2. Regular speeders in powerful cars travel in packs. As a visitor you should leave them well alone, even if you think you can keep up with them. They cruise at 120 mph+ virtually nose to tail and leave little room for error.
3. Flashing headlights to get a car in front to move over is illegal, as it's interpreted as aggressive driving and WILL annoy the driver in front. The convention is for you to signal left, indicating you want to go faster. If the car in front responds by also signalling left, it means it's going to pass another car before pulling in. As soon as it's moved over, accelerate smartly and pass - don't dawdle.
4. Before driving at high speeds, check tyre pressure and conditions. A blowout at 120 mph+ means almost certain death.
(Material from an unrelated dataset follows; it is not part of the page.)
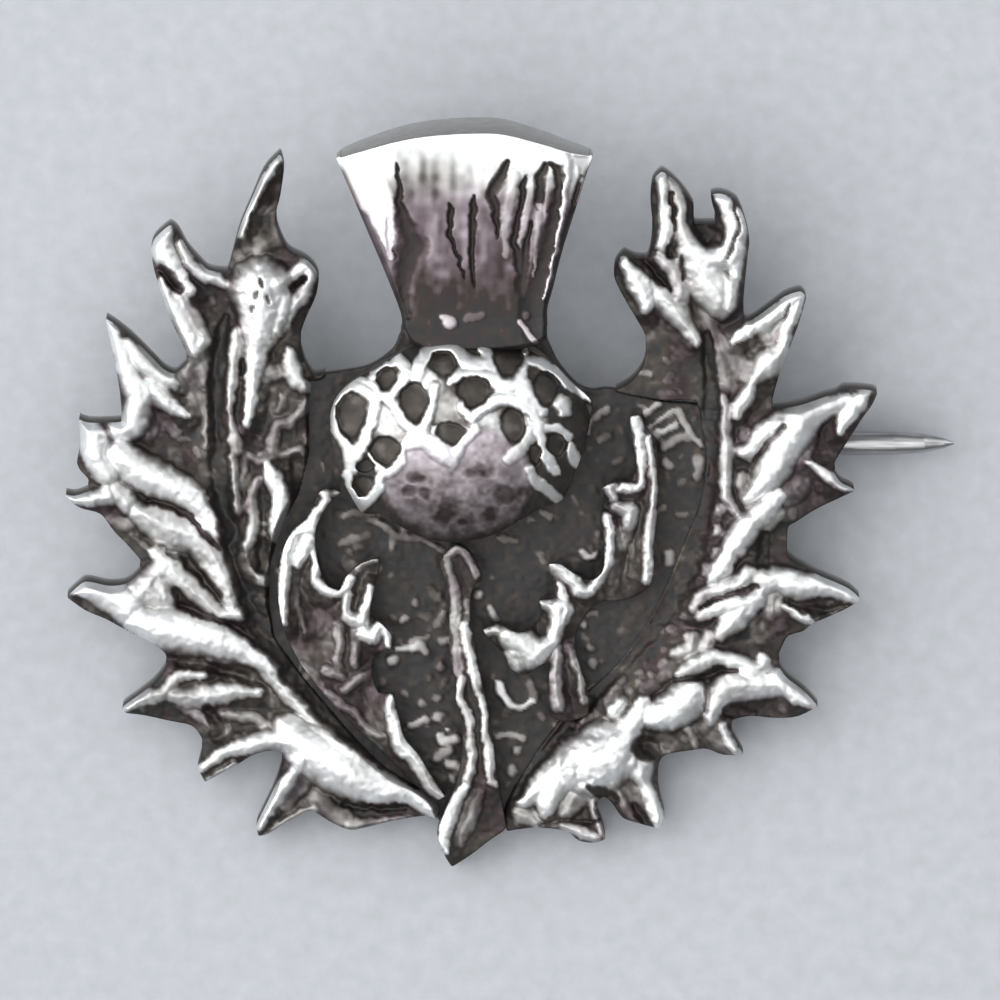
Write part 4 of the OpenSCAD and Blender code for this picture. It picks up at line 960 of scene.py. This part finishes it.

5. You find fast cars driving with main beams on even during the day, to make them more visible to other drivers. You probably don't want to copy them.
6. If you see cars in front switch on hazard warning lights, it means there's a hold-up or slow moving traffic ahead. Ease up on speed immediately and switch on HWL to warn those behind.
7. There are nowadays many stretches with speed limit. It is strictly enforced, and police use unmarked cars to detect speeders. Fine is usually payable on the spot.
8. You may like to know that if you are involved in an accident when driving at more than 130 kph or 80 mph ('recommended' top speed), that fact alone can put you in the wrong even if it was clearly the other driver's fault (e.g. pulling out suddenly in front). The reason is, if you had not been going so fast, you could have taken evasive actions.
I hope you enjoy the 'freedom of the road' that Germany, alone in Europe, still offers, but safely and without raising your and other drivers' blood pressure.